Zoning restrictions are in effect. Not all residential areas permit short-term rentals, and operators should verify that a specific parcel is located in a permitted zone before purchasing. The city’s planning and zoning department is the authoritative source for parcel-level zoning status.
Safety compliance is required. Smoke detectors and carbon monoxide alarms must be installed and functional. Inspections may be triggered during the license application or renewal process.
Violations can result in fines or license revocation. The city maintains landlord and tenant information resources at jeffersoncitymo.gov, and its plans and publications page provides additional regulatory context. Investors are advised to consult the city directly and, if needed, retain a local attorney or property manager familiar with the current enforcement environment before committing to a purchase.
Market Comparison
Jefferson City is a small state capital market, not a leisure destination, so direct comparisons to resort markets are not meaningful. Relative to comparable Midwest government-seat markets, Jefferson City’s metrics reflect the classic tradeoffs of the category: lower absolute revenue ceiling but more consistent year-round demand from government and business travel.

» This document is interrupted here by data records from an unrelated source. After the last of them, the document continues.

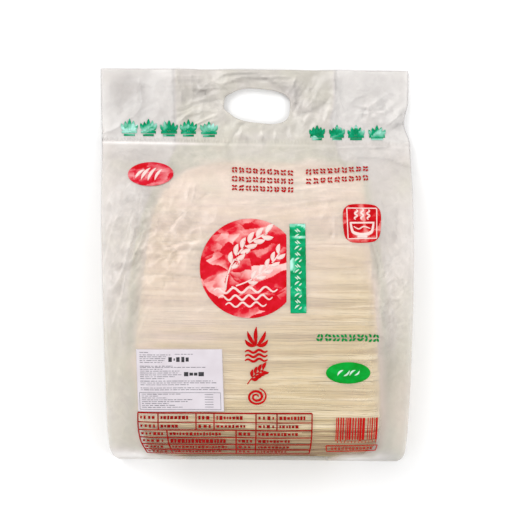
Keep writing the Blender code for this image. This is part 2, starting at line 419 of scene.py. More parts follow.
rng = np.random.default_rng(7)
for layer, depth in enumerate(LAYER_DEPTHS, 1):
    lines, tone = skein_lines(layer, depth, rng)
    skin = tubes(lines, STRAND_RADIUS, STRAND_SIDES)
    strands = len(lines)
    tones = np.broadcast_to(tone[:, None, None], skin.shape[:3])
    half = strands // 2
    for part, chosen in (("foot", slice(0, half)), ("head", slice(half, strands))):
        piece = make_piece(
            f"noodle_skeins_{layer}_{part}", skin[chosen].reshape(-1, 3),
            (tube_faces(len(skin[chosen]), LOOP_POINTS, STRAND_SIDES),), noodle, {"tone": tones[chosen]},
        )
        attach(piece, "root")


# --------------------------------------------------------------------------------------------
# The bag's body
# Blown polyethylene film about 0.08 mm thick, clear but milky, folded into a side gusset along
# each edge. It lies taut over the lower half of the block and crumpled over the upper left.
# --------------------------------------------------------------------------------------------

BACK_CREASE = ((-204, 4), (-196, 7), (-170, 8), (60, 8), (100, 9), (SEAL_Y, 10.2), (140, 8.6), (204, 3.6))
BACK_MIDDLE = ((-204, 4), (-196, 0), (90, 0), (108, 3), (SEAL_Y, 10.2), (140, 8.6), (204, 3.6))
BACK_ROUNDING = 26.0
BACK_CLEARANCE = 0.15
GUSSET_DEPTH = (
    (-204, 5), (-190, 14), (-120, 21), (-35, 27), (14, 35), (60, 47), (88, 60), (108, 71),
    (SEAL_Y, 77), (204, 77),
)

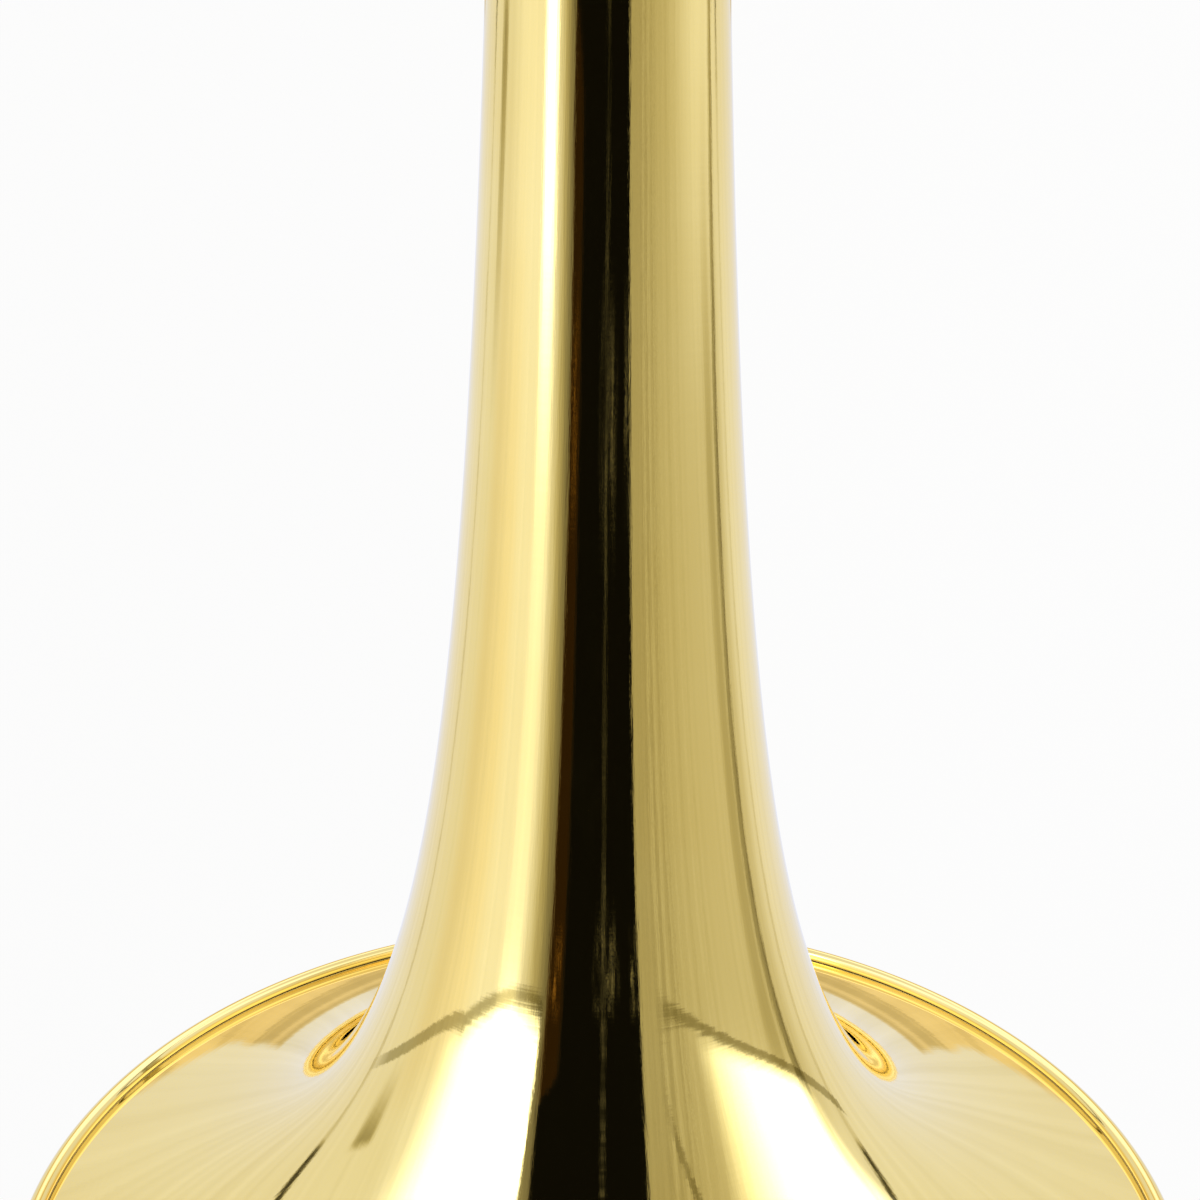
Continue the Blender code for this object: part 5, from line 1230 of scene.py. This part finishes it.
# %% Receivers and nut
SHANK_END_RADIUS = 6.35
SHANK_TAPER = 0.025
SHANK_GAP = 0.12
SHANK_INSERT = 26.7
BARREL_BORE = SLEEVE_RADIUS + 1.0
BARREL_RADIUS = BARREL_BORE + 1.4
COLLAR_RADIUS = 11.0
NUT_BORE = COLLAR_RADIUS + 0.4
NUT_RADIUS = NUT_BORE + 2.2
TUBE_SEAT = INNER_RADIUS + SLIDE_GAP
THREAD_PITCH = 1.5
THREAD_TURNS = 8


def receiver_outline():
    rear, front = span("mouthpiece_receiver")
    shank_end = rear + SHANK_INSERT
    deep = SHANK_END_RADIUS + SHANK_GAP
    mouth = SHANK_END_RADIUS + SHANK_TAPER * SHANK_INSERT + SHANK_GAP
    ring = RECEIVER_RADIUS + 1.4
    return [(rear + 0.6, mouth), (rear, mouth + 0.6), (rear, ring - 1.2),
            *bead(rear + 1.7, ring - 0.8, 0.8, 3.0), (rear + 3.8, ring - 1.15),
            (rear + 5.2, RECEIVER_RADIUS + 0.1),
            *bead(rear + 8.0, RECEIVER_RADIUS, 0.3, 1.2), (rear + 12.0, RECEIVER_RADIUS),
            (front, RECEIVER_RADIUS), (front, TUBE_SEAT), (-30.0, TUBE_SEAT), (-30.0, deep - 0.1),
            (shank_end + 0.3, deep)]


def tenon_outline():
    rear, front = span("slide_tenon")
    return [(rear, BORE), (rear, 8.3), (-22.0, 8.9), (-21.0, 8.9), (-21.0, COLLAR_RADIUS),
            (-18.0, COLLAR_RADIUS), (-18.0, RECEIVER_RADIUS), (front, RECEIVER_RADIUS),
            (front, TUBE_SEAT), (-11.8, TUBE_SEAT), (-11.8, BORE)]


def neck_receiver_outline():
    rear, front = span("neck_receiver")
    outline = [(front, 9.2), (front, NUT_BORE - 0.5)]
    for x in (front - 0.8 - k * THREAD_PITCH for k in range(THREAD_TURNS)):
        outline += corner(x, NUT_BORE - SEAT_GAP, (0, -0.45), (-THREAD_PITCH / 2, 0))
    outline += corner(front, 0, (-13.6, 10.4), (-14.8, 10.4), (-14.8, 11.4))
    outline += bead(front - 16.3, 11.55, 0.65, 2.6)[::-1] + corner(front, 0, (-17.8, 11.4), (-17.8, 10.4))
    outline += bead(front - 21.0, 10.35, 0.3, 1.2)[::-1]
    outline += corner(rear, 0, (6.0, 10.3), (2.0, 9.6), (0, 8.75), (0, 7.95))
    return outline + [(-49.7, 7.95), (-49.7, 7.15), (-44.3, 7.15), (-44.3, 8.6)]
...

The market’s 2025 annual occupancy of 51.4% is below the national STR average, which typically runs in the high 50s to low 60s for mid-tier markets. However, the ADR of $153 (2025 annual average) is competitive for a non-resort Midwest market and has grown 27.5% since 2021 ($120), outpacing many comparable markets.
Supply growth has been the dominant story: from 42 listings in 2021 to a peak of 91 in early 2026. That 117% supply increase has compressed per-property revenue, with average annual revenue dropping from $2,730 in 2021 to $2,203 in 2024 before recovering to $2,485 in 2025. The supply growth appears to be moderating, which is a constructive signal for operators entering in 2026. A market with stabilizing supply and rising ADR is generally more favorable for new entrants than one still absorbing rapid supply growth.